● **SUPPLIED MATERIAL**
(begin)
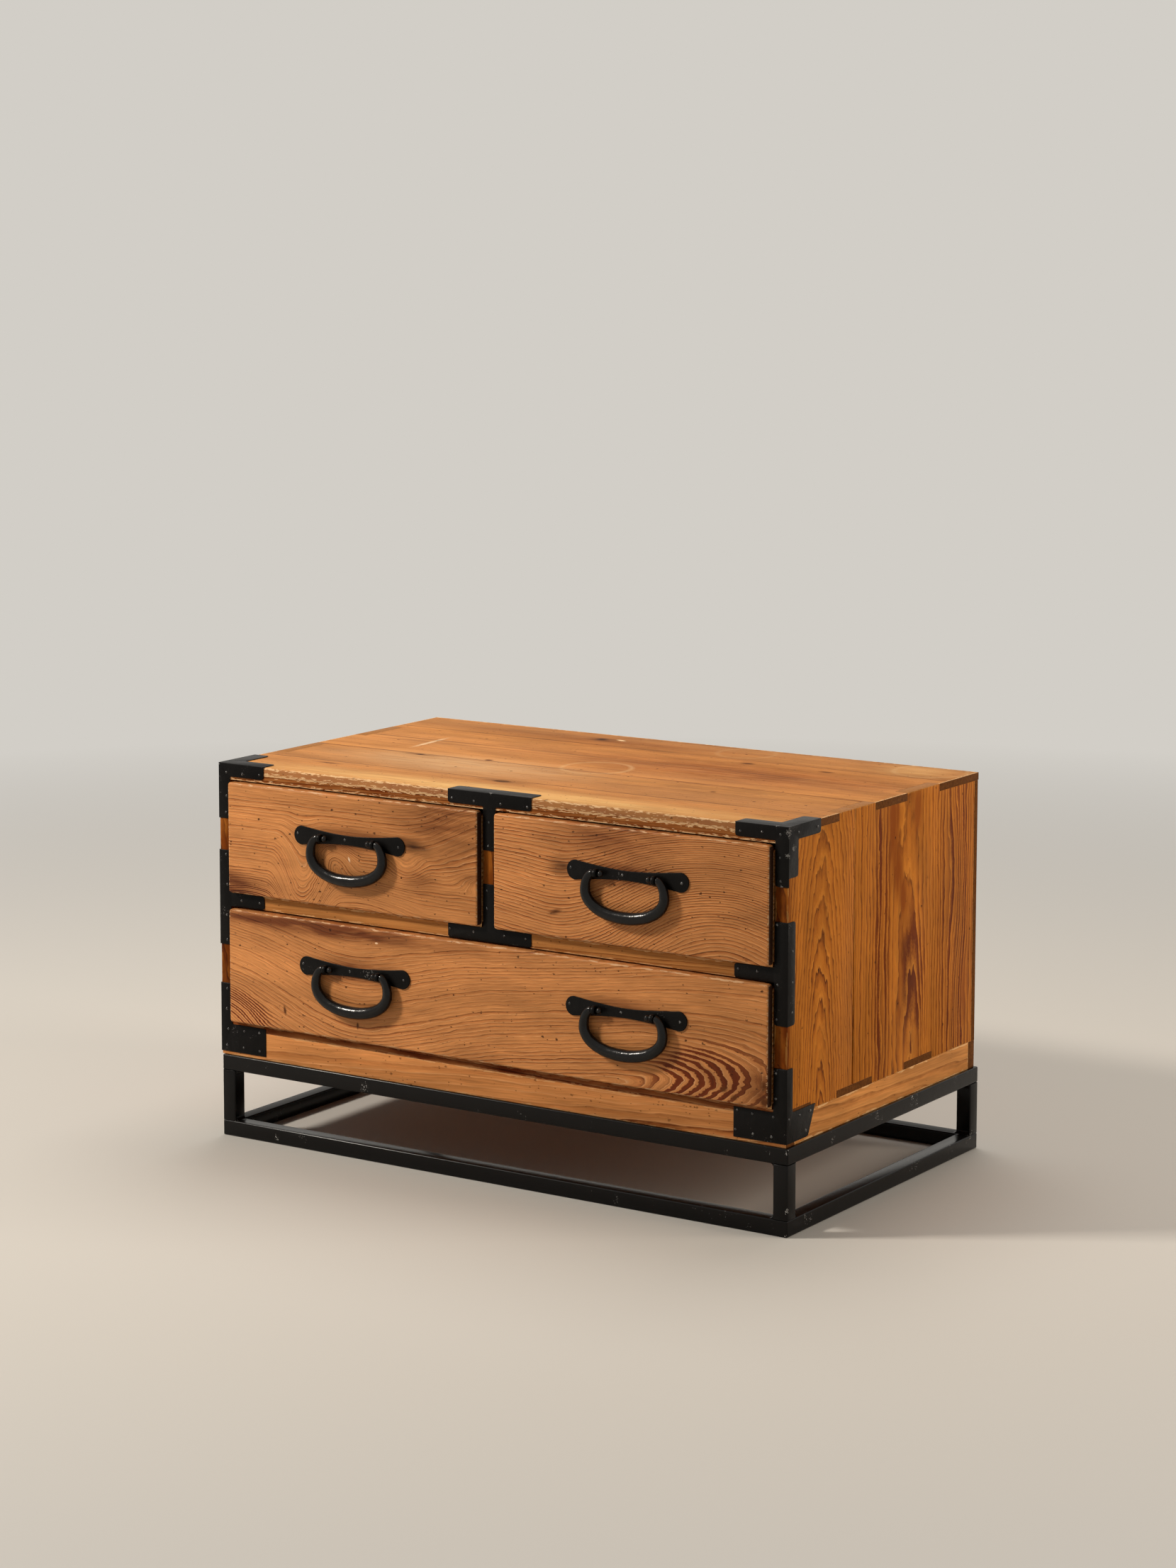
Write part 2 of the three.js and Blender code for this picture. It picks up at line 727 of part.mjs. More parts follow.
// A leg in one corner of the stand, between the two rings
function leg(name, toRight, toBack) {
  const geometry = plate(tubeSection(), 'flat', tubeSize, standHeight - tubeSize);
  const piece = mesh(name, geometry, blackSteel);
  piece.position.x = (toRight * (standWidth - tubeSize)) / 2;
  piece.position.y = (toBack * (standDepth - tubeSize)) / 2;
  return piece;
}

function stand() {
  const group = new THREE.Group();
  group.add(
    ...standRing('top', standHeight - tubeSize / 2),
    ...standRing('bottom', tubeSize / 2),
    leg('stand_leg_front_left', -1, -1),
    leg('stand_leg_front_right', 1, -1),
    leg('stand_leg_back_left', -1, 1),
    leg('stand_leg_back_right', 1, 1),
  );
  group.position.set(standShift, standDepth / 2 - standAhead, 0);
  return group;
}

const chest = new THREE.Group();
chest.add(...caseBoards(), ...irons(), ...drawers(), stand());

// The middle of the footprint, from the left irons to the stand's right face and from the bails to its back
const farRight = standShift + standWidth / 2;
const foremost = pivotY - bailFlatShare * bailMiddleRadius;
const rearmost = standDepth - standAhead;
chest.position.set((ironX - farRight) / 2, -(foremost + rearmost) / 2, 0);

export default chest;
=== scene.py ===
import json
import math

import bmesh
import bpy
from mathutils import Matrix, Vector, noise

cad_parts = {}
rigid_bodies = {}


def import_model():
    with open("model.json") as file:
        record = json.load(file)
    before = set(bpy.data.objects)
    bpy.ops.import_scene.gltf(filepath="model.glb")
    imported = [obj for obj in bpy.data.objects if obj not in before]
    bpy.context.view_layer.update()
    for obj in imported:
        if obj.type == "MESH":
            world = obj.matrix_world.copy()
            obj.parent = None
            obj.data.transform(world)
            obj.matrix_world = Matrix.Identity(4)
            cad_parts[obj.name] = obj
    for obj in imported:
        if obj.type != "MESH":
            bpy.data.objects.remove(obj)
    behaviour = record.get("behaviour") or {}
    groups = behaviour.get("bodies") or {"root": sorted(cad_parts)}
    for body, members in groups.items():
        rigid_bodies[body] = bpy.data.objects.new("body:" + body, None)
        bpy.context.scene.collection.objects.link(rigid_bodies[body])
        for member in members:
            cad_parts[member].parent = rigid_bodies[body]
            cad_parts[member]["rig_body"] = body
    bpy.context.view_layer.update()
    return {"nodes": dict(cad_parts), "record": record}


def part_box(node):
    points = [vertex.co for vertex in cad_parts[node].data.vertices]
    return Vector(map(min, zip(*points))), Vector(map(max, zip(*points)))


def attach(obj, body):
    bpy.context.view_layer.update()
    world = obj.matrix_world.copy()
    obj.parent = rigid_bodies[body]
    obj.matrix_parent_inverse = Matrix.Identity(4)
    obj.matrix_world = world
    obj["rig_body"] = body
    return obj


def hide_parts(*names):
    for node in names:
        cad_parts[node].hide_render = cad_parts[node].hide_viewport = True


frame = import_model()

MM = 0.001
# The middle of the case on the floor, in the solids' own frame; the plinth goes all around the case
plinth_low, plinth_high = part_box("plinth_front")[0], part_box("plinth_back")[1]
CASE_MIDDLE = (plinth_low + plinth_high) / (2 * MM)
CASE_MIDDLE.z = 0
DRAWERS = ("upper_left", "upper_right", "lower")
# Each handle with the drawer that it pulls
HANDLES = {
    "upper_left": "upper_left_drawer",
    "upper_right": "upper_right_drawer",
    "lower_left": "lower_drawer",
    "lower_right": "lower_drawer",
}


# Small helpers


def on_case(x, y, z):
    """A place given about the middle of the case, in the solids' own metres"""
    return (Vector((x, y, z)) + CASE_MIDDLE) * MM


def linear(colour):
    """An sRGB hex colour as linear red, green, blue and alpha"""
    parts = [int(colour[i : i + 2], 16) / 255 for i in (1, 3, 5)]
    return [p / 12.92 if p <= 0.04045 else ((p + 0.055) / 1.055) ** 2.4 for p in parts] + [1]


# What a node for a sum does with its two or three values
ADD, SUBTRACT, MULTIPLY, DIVIDE, MULTIPLY_ADD = (
    {"operation": name} for name in ("ADD", "SUBTRACT", "MULTIPLY", "DIVIDE", "MULTIPLY_ADD")
)
MINIMUM, MAXIMUM, ABSOLUTE, FLOOR, FRACTION = (
    {"operation": name} for name in ("MINIMUM", "MAXIMUM", "ABSOLUTE", "FLOOR", "FRACT")
)
GREATER, LESS, LENGTH, DISTANCE, SCALE = (
    {"operation": name} for name in ("GREATER_THAN", "LESS_THAN", "LENGTH", "DISTANCE", "SCALE")
)
MIX_COLOURS = {"data_type": "RGBA"}
ONE_NUMBER = {"noise_dimensions": "1D"}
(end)
● **CHALLENGE**
Start with the line that contains "to its back" and end with the line that contains "imported = [obj"; give those lines again exactly, and no others.

● **ANSWER FOR THIS EXERCISE**
// The middle of the footprint, from the left irons to the stand's right face and from the bails to its back
const farRight = standShift + standWidth / 2;
const foremost = pivotY - bailFlatShare * bailMiddleRadius;
const rearmost = standDepth - standAhead;
chest.position.set((ironX - farRight) / 2, -(foremost + rearmost) / 2, 0);

export default chest;
=== scene.py ===
import json
import math

import bmesh
import bpy
from mathutils import Matrix, Vector, noise

cad_parts = {}
rigid_bodies = {}


def import_model():
    with open("model.json") as file:
        record = json.load(file)
    before = set(bpy.data.objects)
    bpy.ops.import_scene.gltf(filepath="model.glb")
    imported = [obj for obj in bpy.data.objects if obj not in before]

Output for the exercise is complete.